Guzman y Gomez’s U.S. experiment is over. The Australian-born Mexican fast-casual chain has closed its American restaurants and exited the U.S. market, ending a six-year push that started in the Chicago area and was once framed as the beginning of a much bigger expansion.

The move became official on May 22, 2026, when the company said it would stop trading at its Chicago restaurants “with immediate effect,” according to a Guzman y Gomez market-exit statement published by QSR Media. Reuters reported that the company blamed poor U.S. sales and expects a one-off hit of US$30 million to US$40 million from the retreat.

For U.S. customers, the answer is simple: there are no Guzman y Gomez restaurants left to visit in America. For the company, the story is bigger than a few closed burrito shops. It is a sharp pullback from a market it once saw as a major growth prize.

All U.S. restaurants were tied to the Chicago area

Guzman y Gomez did not have a wide U.S. footprint. Its American business was concentrated around Chicago, with locations listed in Illinois markets including Bucktown, Buffalo Grove, Crystal Lake, Deerfield, Des Plaines, Evanston, Naperville and Schaumburg on the chain’s U.S. locations page.

That made the closure feel sudden for local customers, but it also shows why the U.S. exit could happen all at once. This was not a nationwide chain slowly trimming weak stores. It was a concentrated test market that failed to prove it could justify more investment.

The company says sales momentum never caught up

Guzman y Gomez did not blame the food or the team. In its statement, the company said the U.S. operation had made progress on brand building, guest experience and restaurant standards. The problem was the money.

Founder and co-CEO Steven Marks said the U.S. business was not translating that guest experience into stronger sales momentum. The company also said the market would require more time and capital than expected, making continued investment harder to defend.

That is the key detail behind the Guzman y Gomez U.S. closures: the brand may have had a recognizable pitch, but the restaurants did not hit the financial thresholds the board wanted.

A Chipotle-sized market proved harder than it looked

On paper, the U.S. looked like a natural target. Americans already know fast-casual Mexican food. Chipotle built a massive business around burritos, bowls and speed. Guzman y Gomez had a clear brand, a loyal Australian following and a menu that could travel.

But that same logic cuts both ways. The U.S. market is crowded, expensive and deeply competitive. Reuters noted that Guzman y Gomez was trying to break into a country where Chipotle has around 4,000 stores, while the Australian chain was still working from a small Chicago-area base.

The timing also mattered. Restaurant operators in the U.S. have been dealing with higher food, labor and operating costs, while customers have become more careful about spending. A new entrant needs either huge brand heat or a long runway. Guzman y Gomez decided the runway was getting too costly.
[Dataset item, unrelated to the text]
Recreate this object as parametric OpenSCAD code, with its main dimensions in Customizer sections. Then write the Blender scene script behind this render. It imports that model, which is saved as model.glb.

The closures have already sparked legal fallout

The story did not end with the locked doors. Former U.S. employees have filed a lawsuit in Illinois, alleging the company failed to give required advance notice before the shutdown, according to Reuters reporting on the Guzman y Gomez worker lawsuit.
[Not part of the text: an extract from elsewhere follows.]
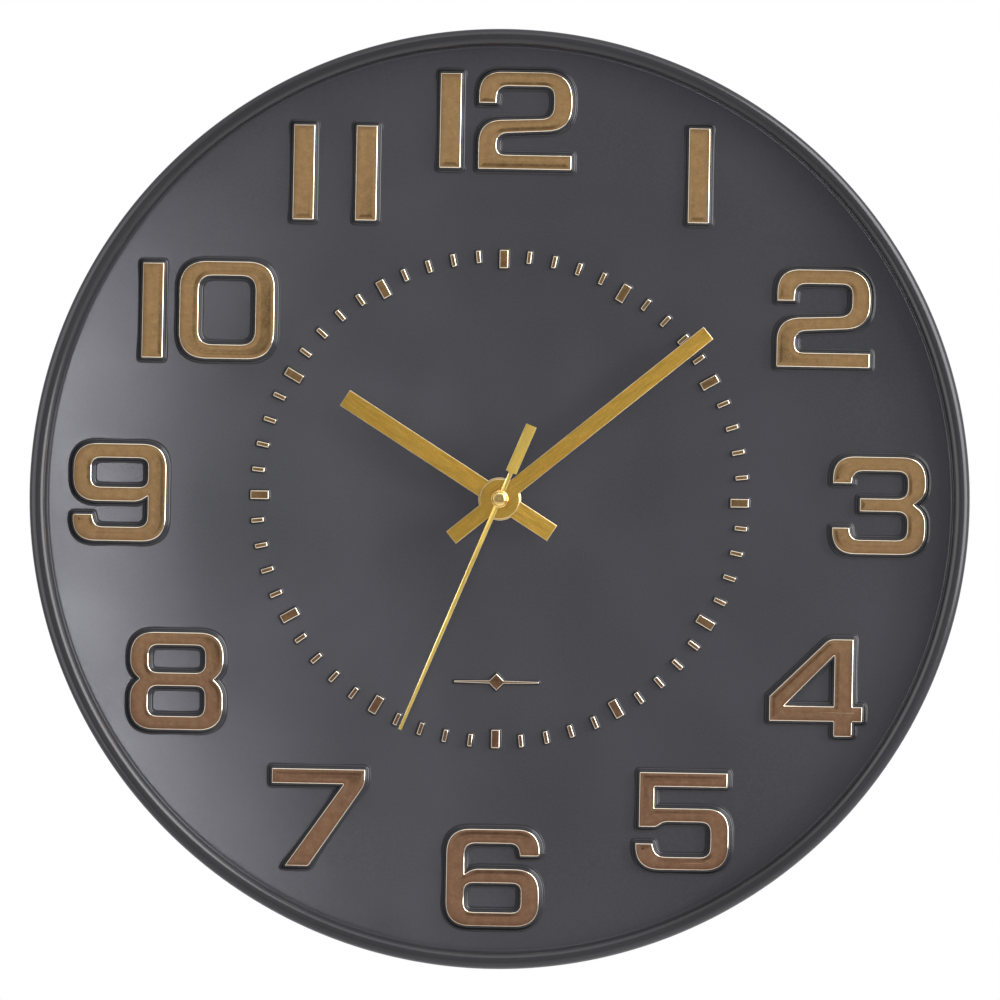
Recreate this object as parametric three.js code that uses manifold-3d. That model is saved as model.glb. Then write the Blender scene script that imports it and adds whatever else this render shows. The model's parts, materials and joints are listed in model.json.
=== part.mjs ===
// Round battery wall clock, twelve-inch class: a one-piece moulded case and dial with raised numerals,
// a boxed quartz movement behind the dial, and three hands in front of it.
// Millimetres, +Z up, the dial faces -Y. The origin is where the wall nail bears in the keyhole.

import * as THREE from 'three';
import { mergeVertices } from 'three/addons/utils/BufferGeometryUtils.js';
import Module from 'manifold-3d';

const wasm = await Module();
wasm.setup();

// ---- Driving dimensions ----

const CLOCK_R = 150;
const HANG_HEIGHT = 134; // from the dial's axis up to the nail
const TOUCH = 0.1; // gap between pieces that rest on each other

// Stations along Y: the wall is at 0 and the room is on the -Y side.
const WALL_Y = 0;
const RIM_FRONT_Y = -38;
const DIAL_Y = -32;
const PLATE = 2.2;
const DIAL_BACK_Y = DIAL_Y + PLATE;

// Case section
const DIAL_R = 144; // the flat dial ends here and the rim begins
const RIM_WALL = 2.4;
const BEAD_R = 2.4; // radius of the rounded front edge
const BEAD_LIMB_R = CLOCK_R - 0.3;
const RIM_FILLET = 0.9;
const RIM_ROOT = { rise: 1, run: 1 }; // chamfer in the rear corner between dial and rim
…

The complaint seeks pay and benefits under federal and state WARN Act rules. Reuters reported that Guzman y Gomez said it believes it met its legal obligations, while declining further comment on the case.

That makes the U.S. exit more than a business reset. It is now also a labor dispute, and the outcome could shape how cleanly the company moves on from its American expansion.

Guzman y Gomez is turning back to stronger markets

The company is not shutting down globally. Its U.S. retreat is a refocus. Guzman y Gomez said the decision does not change its belief in the brand’s international potential, pointing instead to Australia, Singapore and Japan as markets with stronger momentum.

That explains why investors initially responded positively. Reuters reported that Guzman y Gomez shares rose as much as 20% after the U.S. exit announcement, as the market weighed the benefit of cutting a money-losing operation against the loss of a major growth story.

For American diners, though, the practical update is blunt: Guzman y Gomez is gone from the U.S. for now. The company built its American dream around Chicago. Six years later, it chose to stop paying for the experiment.